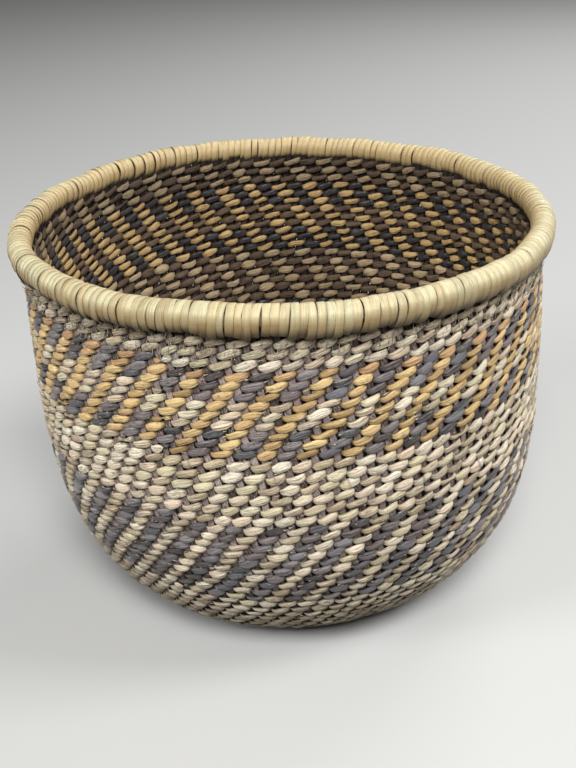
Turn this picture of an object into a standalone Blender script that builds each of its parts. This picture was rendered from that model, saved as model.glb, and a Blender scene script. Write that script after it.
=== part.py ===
"""A bowl-shaped twined basket with a wrapped rim. Metres, +Z up, standing on the XY plane.

Flat stakes, the warps, rise from a knot under the middle of the base and spread up the wall.
Two strands of weft are twined round them, one course above the other. Here each band of courses
is a ring on the outside of the stakes and a ring on the inside, with the stakes between them.
At the top the ends of the stakes stand beside a thin rod, and one split is wrapped round both.

Every piece follows one outline: out along the flat base, round the heel, up the wall and in
again to the neck. A place on a piece is a distance along that outline from the middle of the
base, and a depth into the wall from its outer face.
"""
import math
import operator

import bmesh
import bpy

MM = 0.001

# Outer shape, measured on the outer face of the weft
BASE_RADIUS = 50.0 * MM
HEEL_SPREAD = 49.3 * MM         # how far the widest place stands out past the base
HEEL_HEIGHT = 94.8 * MM         # floor to the widest place
HEEL_FULLNESS = 2.2             # 2 turns the heel as an ellipse does, more makes it squarer
NECK_HEIGHT = 51.4 * MM         # widest place to the middle of the rim
NECK_DRAW_IN = 2.4 * MM         # how far the wall comes in again up to the rim

# The heel has sagged out of round on one side
BULGE = 4.2 * MM                # how far it stands out past the circle
BULGE_HEIGHT = 32.0 * MM        # floor to where it stands out most
BULGE_ANGLE = math.radians(-14.0)

# Layers of the wall, from the outside in
WEFT_THICKNESS = 1.6 * MM
WARP_THICKNESS = 1.2 * MM
GAP = 0.3 * MM                  # left between neighbours that touch on the real basket
CROSSING_DEPTH = 0.9 * MM       # depth of the hollow where the two strands of weft cross
EDGE_DEPTH = 0.5 * MM           # depth of the groove between two bands of weft

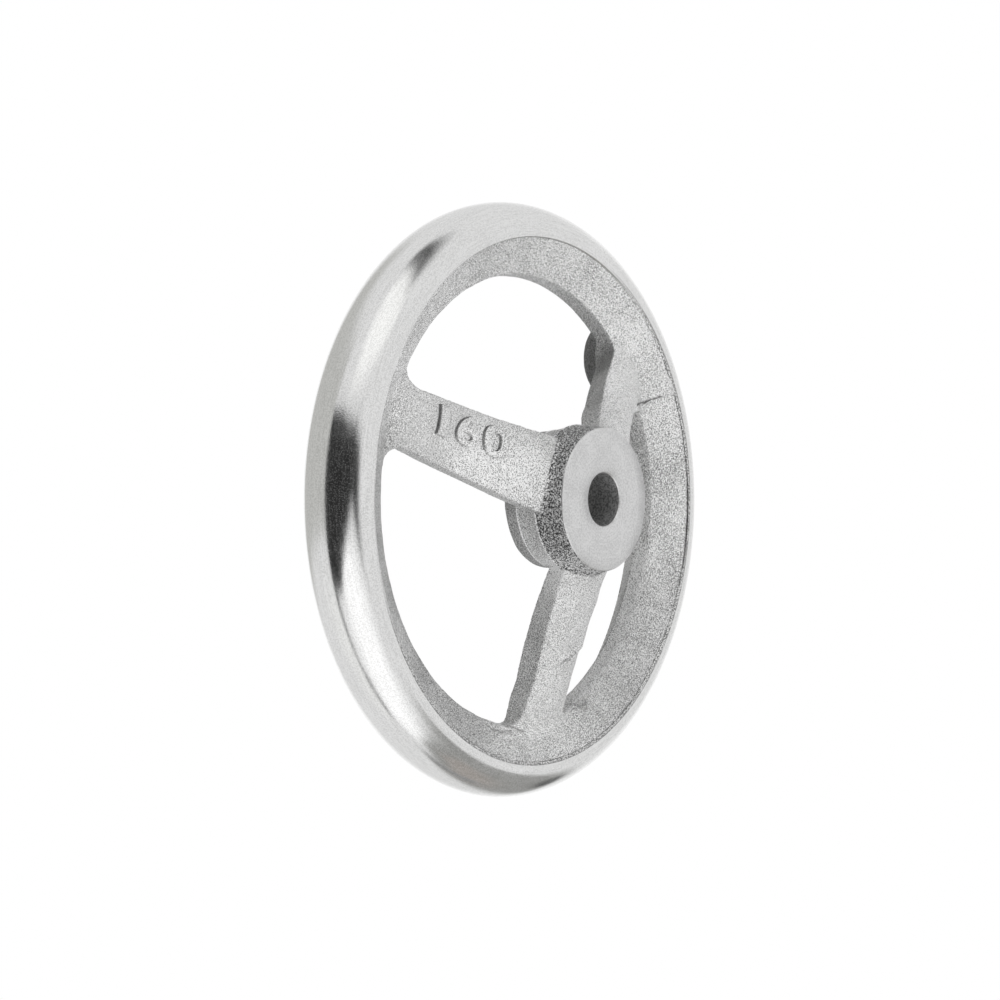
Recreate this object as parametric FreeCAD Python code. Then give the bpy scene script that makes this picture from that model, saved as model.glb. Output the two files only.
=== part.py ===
import FreeCAD, Part
import math
import os

from FreeCAD import Base

# Cast aluminium machine handwheel, dished, with three spokes.
# The wheel turns about Y. Its hub stands out towards -Y, the machine's side, and the rim's front
# is on +Y, the operator's side. Heights are counted along the axis from the rim's middle plane,
# positive towards the machine, so a height h lies at y = originHeight - h. All sizes are in mm.

# Wheel
wheelDiameter = 160.0
hubBackHeight = 31.5

# Rim: round and polished outside, with a cast slope on each side that narrows it to a lip
rimSectionDiameter = 22.0
polishEdgeDepth = 9.1
polishEdgeDrop = 0.6
shoulderAngle = 53.0
rimWidth = 19.9
lipBackHeight = 4.1
lipFrontHeight = -0.5

# Hub: it widens from the machined face to the parting line, and narrows again to the nose
hubLength = 20.0
hubFaceDiameter = 38.0
hubFlare = 0.75
hubPartingDepth = 8.6
hubFootDepth = 15.5
hubNoseInset = 0.6
hubNoseDraft = 2.0
hubNoseEdge = 0.8

# Shaft bore
boreDiameter = 14.0
boreChamfer = 0.5

# Spokes: what has three values has them at the hub, halfway and at the rim
spokeCount = 3
firstSpokeAngle = 37.9
ridgeDropAtHub = 3.9
ridgeSag = 1.1
ridgeRiseAtRim = 3.1
spokeThicknesses = (11.5, 10.8, 8.4)
crownRadii = (15.0, 15.5, 24.0)
bellyRadius = 70.0
blankHalfWidth = 12.8
blankOverlap = 5.0
blankSpans = 6

# Openings between the spokes, whose walls lean in towards the front
webHalfWidthAtHub = 6.3
webHalfWidthAtRim = 7.2
wallDraft = 10.5
lipDraft = 5.0
rimCornerRadius = 4.6
crownFootRadius = 4.0
crownFootMargin = 1.0
sharpAngle = 15.0

# Boss for a grip, on the front of the first spoke
bossDiameter = 20.0
bossInset = 5.0
bossFrontHeight = -5.3
bossRootHeight = 1.5
bossDraft = 4.0
bossChamfer = 0.8

# What follows from the sizes above
wheelRadius = wheelDiameter / 2
rimSectionRadius = rimSectionDiameter / 2
rimCentreRadius = wheelRadius - rimSectionRadius
polishEdgeRadius = wheelRadius - polishEdgeDepth
polishEdgeHeight = rimSectionRadius - polishEdgeDrop
lipRadius = wheelRadius - rimWidth
hubNoseHeight = hubBackHeight - hubLength
hubFaceRadius = hubFaceDiameter / 2
hubPartingRadius = hubFaceRadius + hubFlare
hubNoseRadius = hubFaceRadius - hubNoseInset
originHeight = (hubBackHeight + hubNoseHeight) / 2
ridgeAtHub = hubBackHeight - ridgeDropAtHub
ridgeAtRim = lipBackHeight + ridgeRiseAtRim
ridgeHeights = (ridgeAtHub, (ridgeAtHub + ridgeAtRim) / 2 - ridgeSag, ridgeAtRim)
seamAngle = firstSpokeAngle + 180 / spokeCount
axisOrigin = Base.Vector(0, 0, 0)
axisDirection = Base.Vector(0, 1, 0)


def wheelPoint(x, z, height):
    # A point of the wheel from its place across the axis and its height
    return Base.Vector(x, originHeight - height, z)


def polarPoint(radius, degrees, height):
    angle = math.radians(degrees)
    return wheelPoint(radius * math.cos(angle), radius * math.sin(angle), height)


def line(start, end):
    return Part.makeLine(start, end)


def arc(start, middle, end):
    return Part.Arc(start, middle, end).toShape()


def revolved(edges):
    # A closed outline in the X-Y half plane, turned about the wheel's axis. Its seam is put
    # midway between two spokes, where no edge is rounded across it.
    face = Part.Face(Part.Wire(edges))
    solid = face.revolve(axisOrigin, axisDirection, 360)
    solid.rotate(axisOrigin, axisDirection, -seamAngle)
    return solid


def turnedPolygon(corners):
    points = [wheelPoint(radius, 0, height) for radius, height in corners]
    closed = points + points[:1]
    return revolved([line(a, b) for a, b in zip(closed, closed[1:])])


def throughThree(values, t):
    # The parabola through three values at t = -1, 0 and 1
    low, middle, high = values
    return middle + (high - low) / 2 * t + ((high + low) / 2 - middle) * t * t


def makeRim():
    # Round section: the polished surface runs round the outside, over a tighter shoulder on
    # each side, to the crisp edges where the cast slopes begin
    def onSection(degrees):
        angle = math.radians(degrees)
        radius = rimCentreRadius + rimSectionRadius * math.cos(angle)
        return wheelPoint(radius, 0, rimSectionRadius * math.sin(angle))

    def shoulder(side):
        # From the round section to the crisp edge, as an arc that leaves the round smoothly
        start = onSection(side * shoulderAngle)
        end = wheelPoint(polishEdgeRadius, 0, side * polishEdgeHeight)
        angle = math.radians(shoulderAngle)
        outward = Base.Vector(math.cos(angle), -side * math.sin(angle), 0)
        chord = end - start
        radius = -chord.Length ** 2 / (2 * chord.dot(outward))
        centre = start - outward * radius
        halfway = (start + end) * 0.5 - centre
        return arc(start, centre + halfway.normalize() * radius, end)

    def slopeFoot(lipHeight, side):
        # The slope runs on inside the lip, where the openings are cut
        fall = (side * polishEdgeHeight - lipHeight) / (polishEdgeRadius - lipRadius)
        return wheelPoint(lipRadius - lipOverrun, 0, lipHeight - lipOverrun * fall)

    lipOverrun = (lipBackHeight - lipFrontHeight) / 2
    back = slopeFoot(lipBackHeight, 1)
    front = slopeFoot(lipFrontHeight, -1)
    return revolved([
        arc(onSection(-shoulderAngle), onSection(0), onSection(shoulderAngle)),
        shoulder(1),
        line(wheelPoint(polishEdgeRadius, 0, polishEdgeHeight), back),
        line(back, front),
        line(front, wheelPoint(polishEdgeRadius, 0, -polishEdgeHeight)),
        shoulder(-1),
    ])


def spokeCourse(radius):
    # How far along the spoke a radius lies: -1 at the hub, 1 at the lip
    return 2 * (radius - hubPartingRadius) / (lipRadius - hubPartingRadius) - 1


def spokeSection(radius, degrees):
    # One cross-section of a spoke blank, before the openings trim its sides: a crown above,
    # a flatter belly below
    t = spokeCourse(radius)
    ridge = throughThree(ridgeHeights, t)
    crown = throughThree(crownRadii, t)
    half = blankHalfWidth
    belly = ridge - throughThree(spokeThicknesses, t)
    crownDrop = crown - math.sqrt(crown ** 2 - half ** 2)
    bellyDrop = bellyRadius - math.sqrt(bellyRadius ** 2 - half ** 2)
    angle = math.radians(degrees)

    def place(side, height):
        x = radius * math.cos(angle) - side * math.sin(angle)
        z = radius * math.sin(angle) + side * math.cos(angle)
        return wheelPoint(x, z, height)

    left = place(-half, ridge - crownDrop)
    right = place(half, ridge - crownDrop)
    lowLeft = place(-half, belly + bellyDrop)
    lowRight = place(half, belly + bellyDrop)
    return Part.Wire([
        arc(left, place(0, ridge), right),
        line(right, lowRight),
        arc(lowRight, place(0, belly), lowLeft),
        line(lowLeft, left),
    ])


def makeSpoke(degrees):
    # The blank starts inside the hub and ends inside the rim
    start = hubPartingRadius - blankOverlap
    span = lipRadius + blankOverlap - start
    radii = [start + span * k / blankSpans for k in range(blankSpans + 1)]
    return Part.makeLoft([spokeSection(radius, degrees) for radius in radii], True, False)


def makeOpening(degrees):
    # The opening between the spoke at this angle and the next one: a cone, trimmed by the two
    # spokes' walls, with its corners at the rim rounded
    low = -rimSectionRadius
    high = hubBackHeight + 1
    lipSlope = math.tan(math.radians(lipDraft))
    wallSlope = math.tan(math.radians(wallDraft))
    taper = (webHalfWidthAtRim - webHalfWidthAtHub) / (lipRadius - hubPartingRadius)

    def wallSide(spokeAngle, side):
        # All that lies beyond one wall of a spoke
        def onWall(along, height):
            offset = webHalfWidthAtHub + taper * (along - hubPartingRadius) + wallSlope * height
            angle = spokeAngle + side * math.degrees(math.atan2(offset, along))
            return polarPoint(math.hypot(along, offset), angle, height)

        reach = wheelDiameter
        corners = [onWall(-reach, low), onWall(reach, low), onWall(reach, high), onWall(-reach, high)]
        wall = Part.Face(Part.makePolygon(corners + corners[:1]))
        away = polarPoint(wheelDiameter, spokeAngle + side * 90, 0) - polarPoint(0, 0, 0)
        return wall.extrude(away)

    bottom = polarPoint(0, 0, high)
    wide = lipRadius + high * lipSlope
    narrow = lipRadius + low * lipSlope
    opening = Part.makeCone(wide, narrow, high - low, bottom, axisDirection)
    opening = opening.common(wallSide(degrees, 1))
    opening = opening.common(wallSide(degrees + 360 / spokeCount, -1))
    corners = [edge for edge in opening.Edges if isUpright(edge)]
    return opening.makeFillet(rimCornerRadius, corners)


def isUpright(edge):
    # One of the opening's corners at the rim, which run from front to back
    ends = [vertex.Point for vertex in edge.Vertexes]
    radii = [math.hypot(point.x, point.z) for point in ends]
    depth = abs(ends[0].y - ends[-1].y)
    return min(radii) > (hubPartingRadius + lipRadius) / 2 and depth > hubLength


def makeHub():
    noseFoot = hubBackHeight - hubFootDepth
    tipRadius = hubNoseRadius - (hubLength - hubFootDepth) * math.tan(math.radians(hubNoseDraft))
    return turnedPolygon([
        (0, hubBackHeight),
        (hubFaceRadius, hubBackHeight),
        (hubPartingRadius, hubBackHeight - hubPartingDepth),
        (hubNoseRadius, noseFoot),
        (tipRadius, hubNoseHeight + hubNoseEdge),
        (tipRadius - hubNoseEdge, hubNoseHeight),
        (0, hubNoseHeight),
    ])


def makeBore():
    radius = boreDiameter / 2
    mouth = radius + 2 * boreChamfer
    return turnedPolygon([
        (0, hubBackHeight + boreChamfer),
        (mouth, hubBackHeight + boreChamfer),
        (radius, hubBackHeight - boreChamfer),
        (radius, hubNoseHeight + boreChamfer),
        (mouth, hubNoseHeight - boreChamfer),
        (0, hubNoseHeight - boreChamfer),
    ])


def makeBoss(degrees):
    root = polarPoint(rimCentreRadius - bossInset, degrees, bossRootHeight)
    front = bossDiameter / 2
    height = bossRootHeight - bossFrontHeight
    back = front + height * math.tan(math.radians(bossDraft))
    cone = Part.makeCone(back, front, height, root, axisDirection)
    frontEdges = [edge for edge in cone.Edges if placeOf(edge)[1] < bossFrontHeight + bossChamfer]
    return cone.makeChamfer(bossChamfer, frontEdges)


def middleOf(edge):
    return edge.valueAt((edge.FirstParameter + edge.LastParameter) / 2)


def placeOf(edge):
    # Radius and height of the middle of an edge
    point = middleOf(edge)
    return math.hypot(point.x, point.z), originHeight - point.y


def isSharp(shape, edge):
    point = middleOf(edge)
    faces = shape.ancestorsOfType(edge, Part.Face)
    if len(faces) != 2:
        return False
    normals = [face.normalAt(*face.Surface.parameter(point)) for face in faces]
    return math.degrees(normals[0].getAngle(normals[1])) > sharpAngle


def isCrownFoot(edge):
    # Where a spoke's crown runs into the slope on the back of the rim
    radius, height = placeOf(edge)
    onSlope = lipRadius + crownFootMargin < radius < polishEdgeRadius - crownFootMargin
    return onSlope and height > lipBackHeight


spokeAngles = [firstSpokeAngle + 360 / spokeCount * k for k in range(spokeCount)]
wheel = makeRim().multiFuse([makeSpoke(angle) for angle in spokeAngles])
print("fused", wheel.isValid(), len(wheel.Solids), round(wheel.Volume))
for angle in spokeAngles:
    wheel = wheel.cut(makeOpening(angle))
print("openings", wheel.isValid(), len(wheel.Solids), round(wheel.Volume))

crownFeet = [edge for edge in wheel.Edges if isCrownFoot(edge) and isSharp(wheel, edge)]
wheel = wheel.makeFillet(crownFootRadius, crownFeet)
print("rounded", len(crownFeet), wheel.isValid(), len(wheel.Solids), round(wheel.Volume))

wheel = wheel.fuse(makeHub())
print("hub", wheel.isValid(), len(wheel.Solids), round(wheel.Volume))
wheel = wheel.fuse(makeBoss(spokeAngles[0]))
wheel = wheel.cut(makeBore())
print("bore and boss", wheel.isValid(), len(wheel.Solids), round(wheel.Volume))

os.makedirs("parts", exist_ok=True)
wheel.exportStep("parts/handwheel.step")
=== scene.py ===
import math

import bmesh
import bpy
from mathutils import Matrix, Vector
from mathutils.bvhtree import BVHTree


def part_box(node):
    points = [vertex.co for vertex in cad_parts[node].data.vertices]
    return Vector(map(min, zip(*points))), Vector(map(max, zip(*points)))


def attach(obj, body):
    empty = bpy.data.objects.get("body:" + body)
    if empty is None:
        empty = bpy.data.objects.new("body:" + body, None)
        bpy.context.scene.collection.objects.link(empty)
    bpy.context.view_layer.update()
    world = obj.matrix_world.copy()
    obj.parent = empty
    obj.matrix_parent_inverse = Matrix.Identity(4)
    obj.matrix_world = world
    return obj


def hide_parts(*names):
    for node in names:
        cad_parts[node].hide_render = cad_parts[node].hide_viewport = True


# Cast aluminium machine handwheel: a sandy casting with a polished rim, a machined hub face and
# bore, and raised figures on one spoke. Lengths are in metres, or in mm where a note says so.
# Heights are counted along the axis from the rim's middle plane, towards the machine at -Y.

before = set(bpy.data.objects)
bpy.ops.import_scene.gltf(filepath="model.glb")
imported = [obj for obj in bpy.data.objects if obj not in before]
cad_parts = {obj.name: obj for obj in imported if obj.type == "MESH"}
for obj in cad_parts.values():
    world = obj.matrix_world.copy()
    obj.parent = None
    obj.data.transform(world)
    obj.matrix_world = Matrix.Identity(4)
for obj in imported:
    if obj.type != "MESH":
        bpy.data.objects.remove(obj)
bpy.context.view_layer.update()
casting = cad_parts["handwheel"]
boxLow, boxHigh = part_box("handwheel")
mm = 0.001

wheel = {
    "radius": (boxHigh.x - boxLow.x) / 2,
    "hubBack": 31.5 * mm,
    "hubLength": 20 * mm,
    "firstSpoke": 37.9,
    "spokes": 3,
    # Heights of the spokes' ridge at the hub, halfway and at the lip, in mm
    "ridge": (27.6, 16.3, 7.2),
    "ridgeFrom": 19.75,
    "ridgeTo": 60.1,
}
middleY = boxLow.y + wheel["hubBack"]      # the rim's middle plane
hubNose = wheel["hubBack"] - wheel["hubLength"]


def eased(value, start, end):
    share = min(max((value - start) / (end - start), 0.0), 1.0)
    return share * share * (3 - 2 * share)


def ridgeHeight(along):
    # Height of the spokes' ridge at a distance from the axis, both in mm
    first, middle, last = wheel["ridge"]
    t = 2 * (along - wheel["ridgeFrom"]) / (wheel["ridgeTo"] - wheel["ridgeFrom"]) - 1
    return middle + (last - first) / 2 * t + ((last + first) / 2 - middle) * t * t


# Node trees

def feed(tree, node, inputs):
    # Each input takes another node's socket or a plain value
    for name, value in inputs.items():
        if isinstance(value, bpy.types.NodeSocket):
            tree.links.new(value, node.inputs[name])
        else:
            node.inputs[name].default_value = value


def addNode(tree, kind, inputs=None, **settings):
    made = tree.nodes.new(kind)
    for name, value in settings.items():
        setattr(made, name, value)
    feed(tree, made, inputs or {})
    return made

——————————

* PROBLEM STATEMENT
From the entries above, give again exactly the lines running from the line with "spokeAngles = [firstSpokeAngle" to the line with "obj.parent = None"; include both of those lines.

* WORKED ANSWER
spokeAngles = [firstSpokeAngle + 360 / spokeCount * k for k in range(spokeCount)]
wheel = makeRim().multiFuse([makeSpoke(angle) for angle in spokeAngles])
print("fused", wheel.isValid(), len(wheel.Solids), round(wheel.Volume))
for angle in spokeAngles:
    wheel = wheel.cut(makeOpening(angle))
print("openings", wheel.isValid(), len(wheel.Solids), round(wheel.Volume))

crownFeet = [edge for edge in wheel.Edges if isCrownFoot(edge) and isSharp(wheel, edge)]
wheel = wheel.makeFillet(crownFootRadius, crownFeet)
print("rounded", len(crownFeet), wheel.isValid(), len(wheel.Solids), round(wheel.Volume))

wheel = wheel.fuse(makeHub())
print("hub", wheel.isValid(), len(wheel.Solids), round(wheel.Volume))
wheel = wheel.fuse(makeBoss(spokeAngles[0]))
wheel = wheel.cut(makeBore())
print("bore and boss", wheel.isValid(), len(wheel.Solids), round(wheel.Volume))

os.makedirs("parts", exist_ok=True)
wheel.exportStep("parts/handwheel.step")
=== scene.py ===
import math

import bmesh
import bpy
from mathutils import Matrix, Vector
from mathutils.bvhtree import BVHTree


def part_box(node):
    points = [vertex.co for vertex in cad_parts[node].data.vertices]
    return Vector(map(min, zip(*points))), Vector(map(max, zip(*points)))


def attach(obj, body):
    empty = bpy.data.objects.get("body:" + body)
    if empty is None:
        empty = bpy.data.objects.new("body:" + body, None)
        bpy.context.scene.collection.objects.link(empty)
    bpy.context.view_layer.update()
    world = obj.matrix_world.copy()
    obj.parent = empty
    obj.matrix_parent_inverse = Matrix.Identity(4)
    obj.matrix_world = world
    return obj


def hide_parts(*names):
    for node in names:
        cad_parts[node].hide_render = cad_parts[node].hide_viewport = True


# Cast aluminium machine handwheel: a sandy casting with a polished rim, a machined hub face and
# bore, and raised figures on one spoke. Lengths are in metres, or in mm where a note says so.
# Heights are counted along the axis from the rim's middle plane, towards the machine at -Y.

before = set(bpy.data.objects)
bpy.ops.import_scene.gltf(filepath="model.glb")
imported = [obj for obj in bpy.data.objects if obj not in before]
cad_parts = {obj.name: obj for obj in imported if obj.type == "MESH"}
for obj in cad_parts.values():
    world = obj.matrix_world.copy()
    obj.parent = None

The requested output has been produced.